The entries need to be copied exactly.

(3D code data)
----

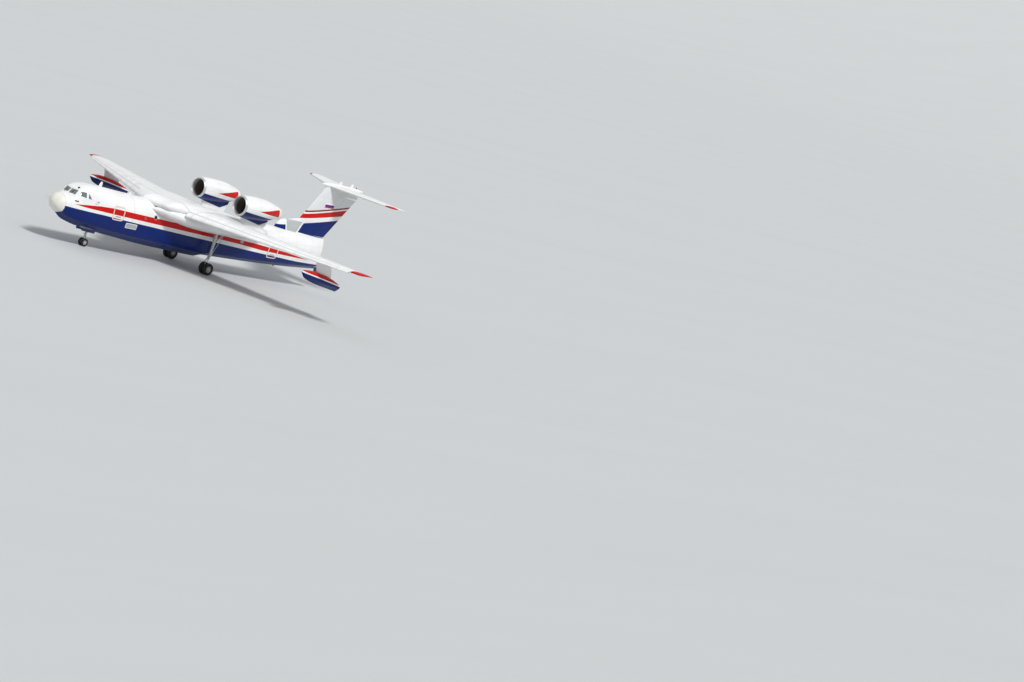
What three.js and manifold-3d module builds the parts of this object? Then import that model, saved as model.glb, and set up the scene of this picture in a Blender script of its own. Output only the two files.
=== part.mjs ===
// Twin-jet amphibious flying boat standing on its wheels.
// Millimetres. +X points forward to the nose, +Y to port, +Z up; z = 0 is the ground and
// x = 0 is half way along the length. Stations are measured aft from the nose tip and
// heights up from the keel at the step.
import * as THREE from "three";
import { mergeVertices } from "three/addons/utils/BufferGeometryUtils.js";
import Module from "manifold-3d";

const wasm = await Module();
wasm.setup();

// Driving dimensions
const LENGTH = 32050;
const SPAN = 32780;
const KEEL_HEIGHT = 900; // ground to the keel at the step
const STEP_STATION = 15800;
const STERN_STATION = 29150;
const RADOME_STATION = 650; // radome joint
const BOW_END = 7200; // joint between the hollow bow and the middle hull
const SKIN = 60; // whole wall of the bow, doors included
const SEAM = 0.3; // gap between pieces that touch
const AIR = 20; // gap round a moving surface
const DOOR_AIR = 8; // gap round a door

// Wing: swept leading edge, straight trailing edge, wider centre over the hull
const WING_SWEEP = Math.tan(THREE.MathUtils.degToRad(23.4));
const WING_LE = 10080; // on the centre line
const WING_TE = 15600;
const WING_TE_SLOPE = 0.192;
const WING_HEIGHT = 3640;
const WING_DIHEDRAL = 0.0075;
const WING_ROOT_Y = 3300; // joint between centre section and outer wings
const CENTRE_TE = 17100;
// How far the root fairing reaches ahead of that leading edge. Columns: side, reach.
const GLOVE = [[0, 1300], [1430, 1290], [1950, 1250], [2350, 800], [2700, 120], [2850, 0]];
const FLAP_SPAN = [3450, 10400];
const AILERON_SPAN = [10650, 15600];
const FLAP_SHARE = 0.7; // hinge line, share of the local chord
const AILERON_SHARE = 0.72;
const FLAP_PIVOT_DROP = 330; // track centre below the flap nose
const FLAP_END_AIR = 95; // its swept axis carries the inner end inboard
const CAMBER = 0.012;

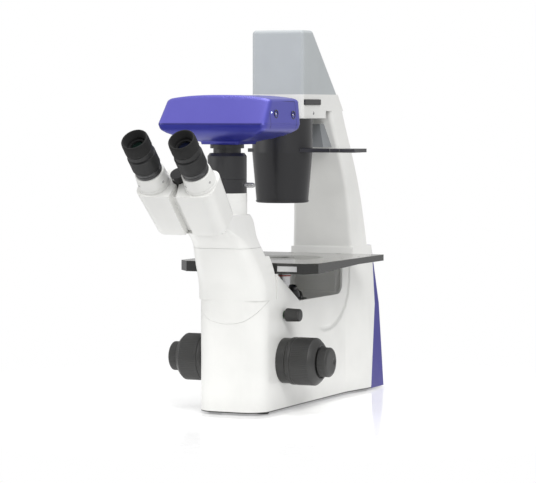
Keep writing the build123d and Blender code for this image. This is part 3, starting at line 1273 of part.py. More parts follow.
add("rear_sockets", power_inlet(), switch_frame())
add("switch_rocker", switch_rocker())
power_board = block(-34, 34, FLARE_END - 22, FLARE_END + 14, BASE_TOP, BASE_TOP + 2)
power_board += block(-30, -8, FLARE_END - 20, FLARE_END + 10, BASE_TOP + 2, BASE_TOP + 22)
power_board += block(4, 30, FLARE_END - 20, FLARE_END + 8, BASE_TOP + 2, BASE_TOP + 16)
add("electronics", power_board, dim_control)

# One shift along Y puts the origin under the middle; every node is written to its own file
boxes = [solid.bounding_box() for solids in NODES.values() for solid in solids]
FRONT_MOST = min(box.min.Y for box in boxes)
REAR_MOST = max(box.max.Y for box in boxes)
SHIFT = -(FRONT_MOST + REAR_MOST) / 2

if __name__ == "__main__":
    os.makedirs("parts", exist_ok=True)
    for name, solids in NODES.items():
        moved = [Pos(0, SHIFT, 0) * solid for solid in solids]
        export_step(moved[0] if len(moved) == 1 else Compound(children=moved), f"parts/{name}.step")
    print(len(NODES), "nodes, shift", round(SHIFT, 3))
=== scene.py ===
import math
import bpy
import numpy as np
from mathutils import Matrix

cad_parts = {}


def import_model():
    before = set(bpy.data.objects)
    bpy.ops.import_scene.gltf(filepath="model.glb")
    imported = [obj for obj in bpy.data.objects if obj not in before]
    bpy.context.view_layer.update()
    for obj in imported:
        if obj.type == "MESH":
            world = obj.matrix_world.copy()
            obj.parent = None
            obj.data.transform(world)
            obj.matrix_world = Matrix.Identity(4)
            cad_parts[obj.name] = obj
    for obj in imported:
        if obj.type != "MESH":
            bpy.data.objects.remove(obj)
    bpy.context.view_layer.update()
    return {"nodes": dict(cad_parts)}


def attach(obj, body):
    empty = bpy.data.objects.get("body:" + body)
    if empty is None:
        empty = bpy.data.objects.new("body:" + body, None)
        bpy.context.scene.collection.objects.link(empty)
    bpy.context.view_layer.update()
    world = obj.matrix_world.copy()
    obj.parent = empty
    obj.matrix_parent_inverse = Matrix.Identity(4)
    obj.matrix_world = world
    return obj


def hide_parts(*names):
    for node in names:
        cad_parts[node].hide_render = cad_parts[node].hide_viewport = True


# An inverted microscope: viewing head with a camera on its phototube, stage over the turret, lamp arm.
# Sizes are in millimetres: +Z up from the bench, +Y away from the user and counted from the stage's axis.

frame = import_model()

MM = 0.001
SHIFT = 76.76                    # Y of the stage's optical axis in the frame


# Shader nodes
class Wire:
    """An output socket in a node tree, with arithmetic."""

    def __init__(self, net, socket):
        self.net = net
        self.socket = socket

    def math(self, kind, *others):
        return self.net.node("ShaderNodeMath", self, *others, operation=kind)

    def __add__(self, other):
        return self.math("ADD", other)

    def __radd__(self, other):
        return self.math("ADD", other)

    def __sub__(self, other):
        return self.math("SUBTRACT", other)

    def __rsub__(self, other):
        return self.net.node("ShaderNodeMath", other, self, operation="SUBTRACT")

    def __mul__(self, other):
        return self.math("MULTIPLY", other)

    def __truediv__(self, other):
        return self.math("DIVIDE", other)

    def abs(self):
        return self.math("ABSOLUTE")

    def min(self, other):
        return self.math("MINIMUM", other)

    def max(self, other):
        return self.math("MAXIMUM", other)

    def sqrt(self):
        return self.math("SQRT")

    def sin(self):
        return self.math("SINE")

    def step(self, low, high):
        """0 under low, 1 over high, smooth in between."""
        return self.net.node("ShaderNodeMapRange", self, low, high, 0.0, 1.0,
                             interpolation_type="SMOOTHSTEP", clamp=True)

    def band(self, low, high, soft=0.3):
        """1 between low and high, 0 outside."""
        return self.step(low - soft, low + soft) * (1.0 - self.step(high - soft, high + soft))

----

# Answer to the problem
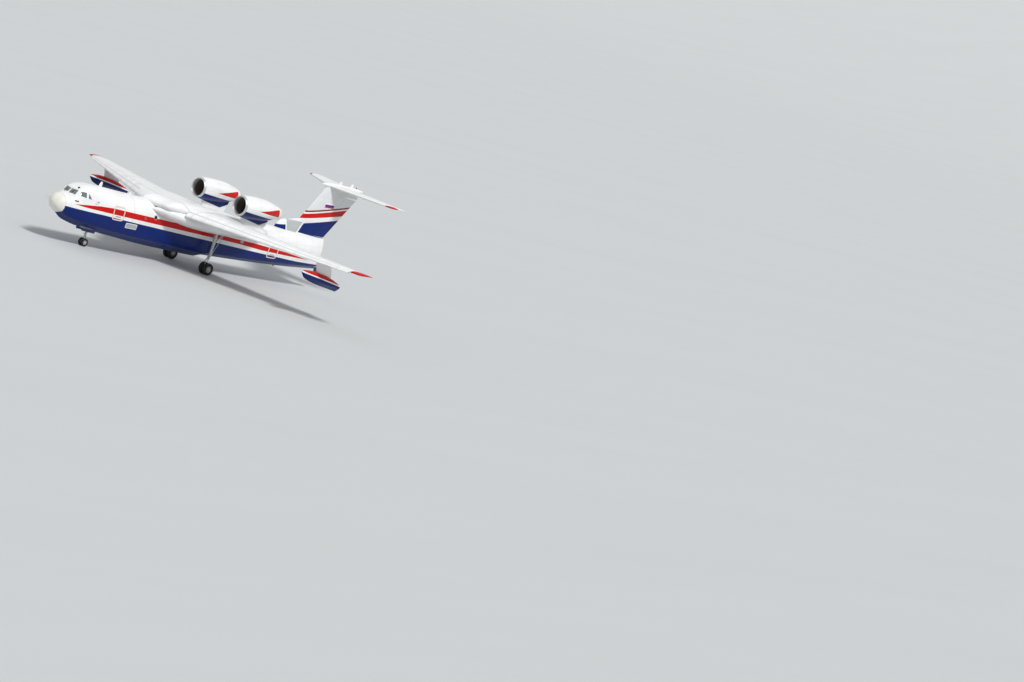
What three.js and manifold-3d module builds the parts of this object? Then import that model, saved as model.glb, and set up the scene of this picture in a Blender script of its own. Output only the two files.
=== part.mjs ===
// Twin-jet amphibious flying boat standing on its wheels.
// Millimetres. +X points forward to the nose, +Y to port, +Z up; z = 0 is the ground and
// x = 0 is half way along the length. Stations are measured aft from the nose tip and
// heights up from the keel at the step.
import * as THREE from "three";
import { mergeVertices } from "three/addons/utils/BufferGeometryUtils.js";
import Module from "manifold-3d";

const wasm = await Module();
wasm.setup();

// Driving dimensions
const LENGTH = 32050;
const SPAN = 32780;
const KEEL_HEIGHT = 900; // ground to the keel at the step
const STEP_STATION = 15800;
const STERN_STATION = 29150;
const RADOME_STATION = 650; // radome joint
const BOW_END = 7200; // joint between the hollow bow and the middle hull
const SKIN = 60; // whole wall of the bow, doors included
const SEAM = 0.3; // gap between pieces that touch
const AIR = 20; // gap round a moving surface
const DOOR_AIR = 8; // gap round a door

// Wing: swept leading edge, straight trailing edge, wider centre over the hull
const WING_SWEEP = Math.tan(THREE.MathUtils.degToRad(23.4));
const WING_LE = 10080; // on the centre line
const WING_TE = 15600;
const WING_TE_SLOPE = 0.192;
const WING_HEIGHT = 3640;
const WING_DIHEDRAL = 0.0075;
const WING_ROOT_Y = 3300; // joint between centre section and outer wings
const CENTRE_TE = 17100;
// How far the root fairing reaches ahead of that leading edge. Columns: side, reach.
const GLOVE = [[0, 1300], [1430, 1290], [1950, 1250], [2350, 800], [2700, 120], [2850, 0]];
const FLAP_SPAN = [3450, 10400];
const AILERON_SPAN = [10650, 15600];
const FLAP_SHARE = 0.7; // hinge line, share of the local chord
const AILERON_SHARE = 0.72;
const FLAP_PIVOT_DROP = 330; // track centre below the flap nose
const FLAP_END_AIR = 95; // its swept axis carries the inner end inboard
const CAMBER = 0.012;

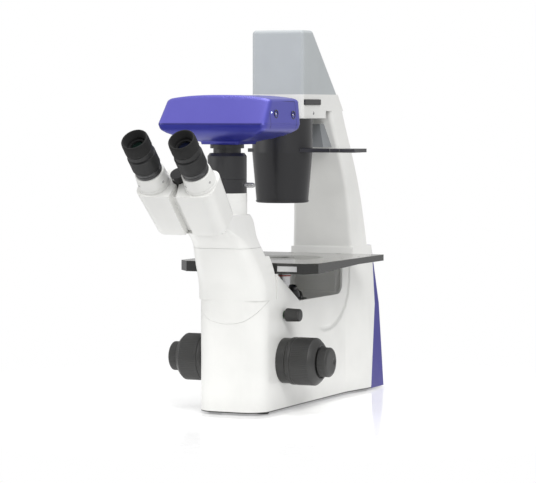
Keep writing the build123d and Blender code for this image. This is part 3, starting at line 1273 of part.py. More parts follow.
add("rear_sockets", power_inlet(), switch_frame())
add("switch_rocker", switch_rocker())
power_board = block(-34, 34, FLARE_END - 22, FLARE_END + 14, BASE_TOP, BASE_TOP + 2)
power_board += block(-30, -8, FLARE_END - 20, FLARE_END + 10, BASE_TOP + 2, BASE_TOP + 22)
power_board += block(4, 30, FLARE_END - 20, FLARE_END + 8, BASE_TOP + 2, BASE_TOP + 16)
add("electronics", power_board, dim_control)

# One shift along Y puts the origin under the middle; every node is written to its own file
boxes = [solid.bounding_box() for solids in NODES.values() for solid in solids]
FRONT_MOST = min(box.min.Y for box in boxes)
REAR_MOST = max(box.max.Y for box in boxes)
SHIFT = -(FRONT_MOST + REAR_MOST) / 2

if __name__ == "__main__":
    os.makedirs("parts", exist_ok=True)
    for name, solids in NODES.items():
        moved = [Pos(0, SHIFT, 0) * solid for solid in solids]
        export_step(moved[0] if len(moved) == 1 else Compound(children=moved), f"parts/{name}.step")
    print(len(NODES), "nodes, shift", round(SHIFT, 3))
=== scene.py ===
import math
import bpy
import numpy as np
from mathutils import Matrix

cad_parts = {}


def import_model():
    before = set(bpy.data.objects)
    bpy.ops.import_scene.gltf(filepath="model.glb")
    imported = [obj for obj in bpy.data.objects if obj not in before]
    bpy.context.view_layer.update()
    for obj in imported:
        if obj.type == "MESH":
            world = obj.matrix_world.copy()
            obj.parent = None
            obj.data.transform(world)
            obj.matrix_world = Matrix.Identity(4)
            cad_parts[obj.name] = obj
    for obj in imported:
        if obj.type != "MESH":
            bpy.data.objects.remove(obj)
    bpy.context.view_layer.update()
    return {"nodes": dict(cad_parts)}


def attach(obj, body):
    empty = bpy.data.objects.get("body:" + body)
    if empty is None:
        empty = bpy.data.objects.new("body:" + body, None)
        bpy.context.scene.collection.objects.link(empty)
    bpy.context.view_layer.update()
    world = obj.matrix_world.copy()
    obj.parent = empty
    obj.matrix_parent_inverse = Matrix.Identity(4)
    obj.matrix_world = world
    return obj


def hide_parts(*names):
    for node in names:
        cad_parts[node].hide_render = cad_parts[node].hide_viewport = True


# An inverted microscope: viewing head with a camera on its phototube, stage over the turret, lamp arm.
# Sizes are in millimetres: +Z up from the bench, +Y away from the user and counted from the stage's axis.

frame = import_model()

MM = 0.001
SHIFT = 76.76                    # Y of the stage's optical axis in the frame


# Shader nodes
class Wire:
    """An output socket in a node tree, with arithmetic."""

    def __init__(self, net, socket):
        self.net = net
        self.socket = socket

    def math(self, kind, *others):
        return self.net.node("ShaderNodeMath", self, *others, operation=kind)

    def __add__(self, other):
        return self.math("ADD", other)

    def __radd__(self, other):
        return self.math("ADD", other)

    def __sub__(self, other):
        return self.math("SUBTRACT", other)

    def __rsub__(self, other):
        return self.net.node("ShaderNodeMath", other, self, operation="SUBTRACT")

    def __mul__(self, other):
        return self.math("MULTIPLY", other)

    def __truediv__(self, other):
        return self.math("DIVIDE", other)

    def abs(self):
        return self.math("ABSOLUTE")

    def min(self, other):
        return self.math("MINIMUM", other)

    def max(self, other):
        return self.math("MAXIMUM", other)

    def sqrt(self):
        return self.math("SQRT")

    def sin(self):
        return self.math("SINE")

    def step(self, low, high):
        """0 under low, 1 over high, smooth in between."""
        return self.net.node("ShaderNodeMapRange", self, low, high, 0.0, 1.0,
                             interpolation_type="SMOOTHSTEP", clamp=True)

    def band(self, low, high, soft=0.3):
        """1 between low and high, 0 outside."""
        return self.step(low - soft, low + soft) * (1.0 - self.step(high - soft, high + soft))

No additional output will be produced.